REQUIREMENT
Quote, without change, all of the lines that follow.

PROVIDED DATA
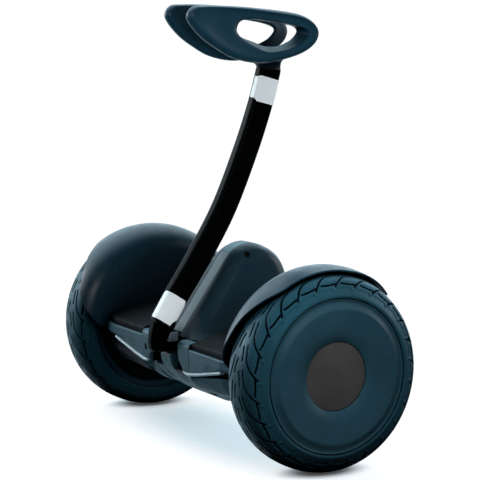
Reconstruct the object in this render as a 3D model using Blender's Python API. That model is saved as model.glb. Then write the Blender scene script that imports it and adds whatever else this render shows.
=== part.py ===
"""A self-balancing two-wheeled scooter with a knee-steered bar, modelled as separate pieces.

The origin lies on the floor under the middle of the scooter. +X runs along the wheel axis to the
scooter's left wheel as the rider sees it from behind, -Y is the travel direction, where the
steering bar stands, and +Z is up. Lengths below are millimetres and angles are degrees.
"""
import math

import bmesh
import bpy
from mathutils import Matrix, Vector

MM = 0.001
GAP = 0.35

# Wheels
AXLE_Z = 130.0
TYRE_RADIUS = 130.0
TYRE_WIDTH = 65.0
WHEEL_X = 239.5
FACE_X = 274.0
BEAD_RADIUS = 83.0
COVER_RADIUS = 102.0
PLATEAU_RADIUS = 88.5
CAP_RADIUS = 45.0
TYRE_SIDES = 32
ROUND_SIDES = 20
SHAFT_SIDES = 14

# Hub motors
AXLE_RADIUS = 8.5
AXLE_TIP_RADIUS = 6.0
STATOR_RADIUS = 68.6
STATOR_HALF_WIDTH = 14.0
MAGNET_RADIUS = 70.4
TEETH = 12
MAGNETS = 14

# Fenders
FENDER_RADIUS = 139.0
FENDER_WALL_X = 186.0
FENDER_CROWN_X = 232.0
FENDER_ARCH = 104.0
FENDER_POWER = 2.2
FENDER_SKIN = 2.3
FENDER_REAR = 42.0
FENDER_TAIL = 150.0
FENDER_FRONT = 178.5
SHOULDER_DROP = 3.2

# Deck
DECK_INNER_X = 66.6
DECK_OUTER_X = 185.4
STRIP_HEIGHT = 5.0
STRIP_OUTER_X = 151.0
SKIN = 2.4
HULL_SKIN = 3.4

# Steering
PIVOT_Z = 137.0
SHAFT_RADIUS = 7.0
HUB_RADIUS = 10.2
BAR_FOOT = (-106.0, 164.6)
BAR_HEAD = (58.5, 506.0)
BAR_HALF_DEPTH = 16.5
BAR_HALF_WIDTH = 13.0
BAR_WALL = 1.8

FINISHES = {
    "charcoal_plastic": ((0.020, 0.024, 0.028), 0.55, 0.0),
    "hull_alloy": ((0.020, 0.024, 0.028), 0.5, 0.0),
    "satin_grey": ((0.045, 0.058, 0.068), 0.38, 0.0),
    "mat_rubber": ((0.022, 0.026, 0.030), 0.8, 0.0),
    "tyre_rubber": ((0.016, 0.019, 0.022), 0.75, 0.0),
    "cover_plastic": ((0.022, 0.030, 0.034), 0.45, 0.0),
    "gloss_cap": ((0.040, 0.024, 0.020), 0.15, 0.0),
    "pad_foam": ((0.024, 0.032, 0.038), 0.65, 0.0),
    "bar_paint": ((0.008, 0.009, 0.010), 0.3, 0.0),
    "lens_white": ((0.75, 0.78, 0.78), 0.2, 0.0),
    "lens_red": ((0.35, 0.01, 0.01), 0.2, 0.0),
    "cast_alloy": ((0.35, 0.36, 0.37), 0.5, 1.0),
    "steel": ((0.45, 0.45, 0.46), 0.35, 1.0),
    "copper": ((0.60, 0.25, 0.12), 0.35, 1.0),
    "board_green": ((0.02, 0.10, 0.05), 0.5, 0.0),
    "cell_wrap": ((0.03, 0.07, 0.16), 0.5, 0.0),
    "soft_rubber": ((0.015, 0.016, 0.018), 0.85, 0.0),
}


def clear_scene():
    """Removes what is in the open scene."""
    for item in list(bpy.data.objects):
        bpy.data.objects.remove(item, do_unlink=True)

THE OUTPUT
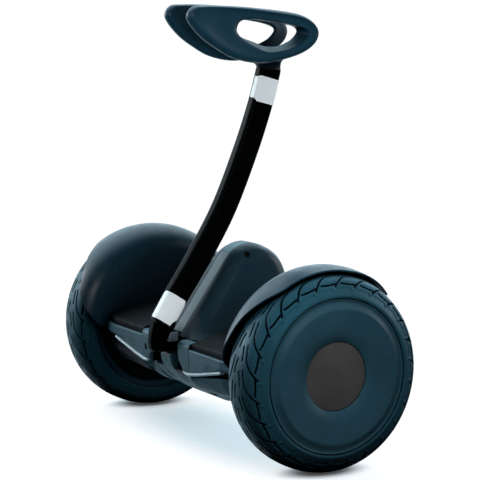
Reconstruct the object in this render as a 3D model using Blender's Python API. That model is saved as model.glb. Then write the Blender scene script that imports it and adds whatever else this render shows.
=== part.py ===
"""A self-balancing two-wheeled scooter with a knee-steered bar, modelled as separate pieces.

The origin lies on the floor under the middle of the scooter. +X runs along the wheel axis to the
scooter's left wheel as the rider sees it from behind, -Y is the travel direction, where the
steering bar stands, and +Z is up. Lengths below are millimetres and angles are degrees.
"""
import math

import bmesh
import bpy
from mathutils import Matrix, Vector

MM = 0.001
GAP = 0.35

# Wheels
AXLE_Z = 130.0
TYRE_RADIUS = 130.0
TYRE_WIDTH = 65.0
WHEEL_X = 239.5
FACE_X = 274.0
BEAD_RADIUS = 83.0
COVER_RADIUS = 102.0
PLATEAU_RADIUS = 88.5
CAP_RADIUS = 45.0
TYRE_SIDES = 32
ROUND_SIDES = 20
SHAFT_SIDES = 14

# Hub motors
AXLE_RADIUS = 8.5
AXLE_TIP_RADIUS = 6.0
STATOR_RADIUS = 68.6
STATOR_HALF_WIDTH = 14.0
MAGNET_RADIUS = 70.4
TEETH = 12
MAGNETS = 14

# Fenders
FENDER_RADIUS = 139.0
FENDER_WALL_X = 186.0
FENDER_CROWN_X = 232.0
FENDER_ARCH = 104.0
FENDER_POWER = 2.2
FENDER_SKIN = 2.3
FENDER_REAR = 42.0
FENDER_TAIL = 150.0
FENDER_FRONT = 178.5
SHOULDER_DROP = 3.2

# Deck
DECK_INNER_X = 66.6
DECK_OUTER_X = 185.4
STRIP_HEIGHT = 5.0
STRIP_OUTER_X = 151.0
SKIN = 2.4
HULL_SKIN = 3.4

# Steering
PIVOT_Z = 137.0
SHAFT_RADIUS = 7.0
HUB_RADIUS = 10.2
BAR_FOOT = (-106.0, 164.6)
BAR_HEAD = (58.5, 506.0)
BAR_HALF_DEPTH = 16.5
BAR_HALF_WIDTH = 13.0
BAR_WALL = 1.8

FINISHES = {
    "charcoal_plastic": ((0.020, 0.024, 0.028), 0.55, 0.0),
    "hull_alloy": ((0.020, 0.024, 0.028), 0.5, 0.0),
    "satin_grey": ((0.045, 0.058, 0.068), 0.38, 0.0),
    "mat_rubber": ((0.022, 0.026, 0.030), 0.8, 0.0),
    "tyre_rubber": ((0.016, 0.019, 0.022), 0.75, 0.0),
    "cover_plastic": ((0.022, 0.030, 0.034), 0.45, 0.0),
    "gloss_cap": ((0.040, 0.024, 0.020), 0.15, 0.0),
    "pad_foam": ((0.024, 0.032, 0.038), 0.65, 0.0),
    "bar_paint": ((0.008, 0.009, 0.010), 0.3, 0.0),
    "lens_white": ((0.75, 0.78, 0.78), 0.2, 0.0),
    "lens_red": ((0.35, 0.01, 0.01), 0.2, 0.0),
    "cast_alloy": ((0.35, 0.36, 0.37), 0.5, 1.0),
    "steel": ((0.45, 0.45, 0.46), 0.35, 1.0),
    "copper": ((0.60, 0.25, 0.12), 0.35, 1.0),
    "board_green": ((0.02, 0.10, 0.05), 0.5, 0.0),
    "cell_wrap": ((0.03, 0.07, 0.16), 0.5, 0.0),
    "soft_rubber": ((0.015, 0.016, 0.018), 0.85, 0.0),
}


def clear_scene():
    """Removes what is in the open scene."""
    for item in list(bpy.data.objects):
        bpy.data.objects.remove(item, do_unlink=True)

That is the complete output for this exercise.